In their helicopter Hunter continued talking to him, keeping him calm. Then he glanced up and nodded to her. ‘You okay with this?’
‘Of course,’ she told him, sitting back into her seat and buckling in for the flight. She kept watching from under lowered eyelids, as though her eyes were drawn to him without any input from her brain. The red overalls didn’t detract from the body filling them out. Like the exhaustion falling off him didn’t tone down the raw handsomeness of his face. A face that used to turn her on with a smile, make her blood boil with anger when he was being stubborn, show compassion when she was struggling to cope with study and her dad’s illness.
No wonder her next relationship hadn’t lasted. There wasn’t a man out there who came close to Hunter. So much for believing she’d got over him. There was still a way to go. Starting now.
CHAPTER TWO
BRENNA BLEW ON her mug of mushroom soup and watched the ferry ticket for her car download. So much for doing this at work. All coherent thought had flown out of her head the moment Hunter had appeared in the locker room.
The soup burned her lips, so she put it aside to cool a bit. Outside the wind slammed against the house and rattled the windows. It had been building since about four and she’d driven home in a deluge of rain. But it had been Hunter slowing her trip. Twice she’d been tooted at for not moving when the lights had turned green. But at least she had the night to get on with things and not have to hear his voice or see that magnificent body shaping his overalls in ways that brought hot memories to the forefront of her mind.
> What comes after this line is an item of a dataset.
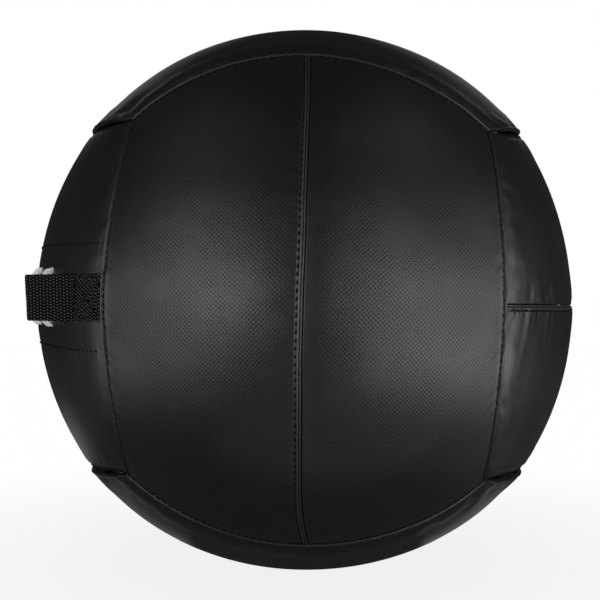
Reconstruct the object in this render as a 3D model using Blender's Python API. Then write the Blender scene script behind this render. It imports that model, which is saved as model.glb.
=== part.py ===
"""A soft wall ball, 14 inches across, with a laced cover and a webbing grab strap.

The cover is twelve sewn panels in six pairs, like the faces of a cube blown up round.
Each pair meets along a centre seam, and the seam turns a quarter turn from face to face.
Units are metres and +Z is up. The origin is the middle of the small flat that the ball
rests on. The front faces -Y, and the laced opening with its strap is on the -X side.
"""

import math

import bmesh
import bpy
from mathutils import Matrix, Vector

# Driving sizes of the whole ball
BALL_DIAMETER = 0.3556
RESTING_FLAT_RADIUS = 0.034
FIT_GAP = 0.0003
CUT_OVERRUN = 0.004
MERGE_DISTANCE = 0.00001

# Cover panels and their seams
COVER_THICKNESS = 0.0015
LAP_WIDTH = 0.005
SEAM_SHOULDER = 0.007
SEAM_DRAW = 0.0009
LIP_DRAW = 0.0003
LONG_SEAM_SHARE = 0.61
CORNER_SHARE = 1 / math.sqrt(3)

# Laced opening in the left face
SLIT_HALF_WIDTH = 0.010
SLIT_END_ANGLE = math.radians(38)
LACE_ROW_OFFSET = 0.017
LACE_HOLE_DIAMETER = 0.007
LACE_PAIRS = 8
LACE_PITCH_ANGLE = math.radians(9.15)
PATCH_HALF_WIDTH = 0.034
PATCH_END_GAP = 0.002
TONGUE_HALF_WIDTH = 0.024
TONGUE_END_ANGLE = math.radians(41)

# Lacing cord and the hitch that ties it off
CORD_DIAMETER = 0.005
CORD_CLEARANCE = 0.00035
HITCH_CORD_DIAMETER = 0.0034
HITCH_ANGLE = math.radians(33.2)

# Grab strap of one inch webbing
STRAP_WIDTH = 0.0254
STRAP_THICKNESS = 0.0015
STRAP_SEWN_LENGTH = 0.031
STRAP_END_GAP = 0.002
STRAP_LEAVE_ANGLE = math.radians(28)
STRAP_LIE_END_ANGLE = math.radians(17)
STRAP_FOLD_RADIUS = 0.004
STRAP_HUMP_RADIUS = 0.011

# Padding, fill and ballast
PADDING_THICKNESS = 0.018
POCKET_MARGIN = 0.003
BALLAST_RADIUS = 0.060
BAG_THICKNESS = 0.001
BAG_NECK_RADIUS = 0.012
BAG_NECK_LENGTH = 0.026
BAG_NECK_BORE_RADIUS = 0.004
BAG_FRILL_RADIUS = 0.020
TIE_PLACE_SHARE = 0.35
GRAIN_TOP_SHARE = 0.5
NECK_TIE_DIAMETER = 0.004

# Fineness of the faceted surfaces
PANEL_STEPS = 6
EVEN_STEP_ANGLE = math.radians(45)
FACET_SHARE = 0.6
TURN_STEPS = 20
DOME_STEPS = 6
STRAP_BEND_STEPS = 4
STRAP_LIE_STEPS = 6
STRAP_SEWN_STEPS = 6
CORD_RING_STEPS = 2
HOLE_SIDES = 8
CORD_STEP = 0.0092
HITCH_STEPS = 16
SHARP_ANGLE = math.radians(35)

# Sizes that follow from the ones above
BALL_RADIUS = BALL_DIAMETER / 2
CENTRE_HEIGHT = math.sqrt(BALL_RADIUS**2 - RESTING_FLAT_RADIUS**2)
CENTRE = Vector((0, 0, CENTRE_HEIGHT))
CORD_RADIUS = CORD_DIAMETER / 2
TUCK_DEPTH = LIP_DRAW + COVER_THICKNESS + FIT_GAP
FACET_SAG = BALL_RADIUS * (1 - math.cos(EVEN_STEP_ANGLE / PANEL_STEPS * FACET_SHARE))
PATCH_DEPTH = LIP_DRAW + COVER_THICKNESS + FIT_GAP + FACET_SAG
CORD_OVER_HEIGHT = CORD_CLEARANCE + CORD_RADIUS
CORD_UNDER_DEPTH = PATCH_DEPTH + COVER_THICKNESS + FACET_SAG + CORD_CLEARANCE + CORD_RADIUS
TONGUE_DEPTH = CORD_UNDER_DEPTH + CORD_RADIUS + FIT_GAP
POCKET_DEPTH = TONGUE_DEPTH + COVER_THICKNESS + FACET_SAG + FIT_GAP
PADDING_DEPTH = TUCK_DEPTH + SEAM_DRAW + COVER_THICKNESS + FIT_GAP + FACET_SAG
FILL_DEPTH = PADDING_DEPTH + PADDING_THICKNESS + FIT_GAP
BAG_SAG = BALLAST_RADIUS * (1 - math.cos(math.pi / DOME_STEPS / 4))
BAG_RADIUS = BALLAST_RADIUS + FIT_GAP + BAG_SAG + BAG_THICKNESS

# The outward, centre seam and cross directions of each face
FACES = {
    "front": (Vector((0, -1, 0)), Vector((0, 0, 1)), Vector((1, 0, 0))),
    "back": (Vector((0, 1, 0)), Vector((0, 0, 1)), Vector((1, 0, 0))),
    "left": (Vector((-1, 0, 0)), Vector((0, 1, 0)), Vector((0, 0, 1))),
    "right": (Vector((1, 0, 0)), Vector((0, 1, 0)), Vector((0, 0, 1))),
    "top": (Vector((0, 0, 1)), Vector((1, 0, 0)), Vector((0, 1, 0))),
    "bottom": (Vector((0, 0, -1)), Vector((1, 0, 0)), Vector((0, 1, 0))),
}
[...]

Forbidden memories. Their relationship was history. No one got a second go at dumping her. No one.
If only it could be as easy to ignore him. She could try another tactic. Picking up her phone, she pressed speed dial. ‘Hi, Mum. We’re all set to go to Victoria, leaving at five.’
‘Thanks, darling. So sorry I didn’t get around to booking the ticket.’
In her family they didn’t say they’d forgotten something any more. It came with too many memories of Dad as the dementia had begun taking hold of what had once been a very sharp mind. But this coming weekend would bring up a lot of things they only ever talked about once a year, and on past experience Mum would already be starting to get upset. ‘Want me to confirm the time with the others?’ Her half-sisters shared an apartment in Gastown.
‘Em’s here so I’ll tell her, and she can let Fay know.’
Brenna could relax. Emily had bought the passenger tickets last week. They were good to go. ‘I talked to Mrs Crawford and she’s already been in to give the beach house a polish.’ As only their neighbour at Whale Beach would. No house was ever too clean for Mrs Crawford. She’d have given the place a thorough going-over after everyone had left at the end of Thanksgiving weekend and would still go in to wipe down all the surfaces before they turned up on Friday.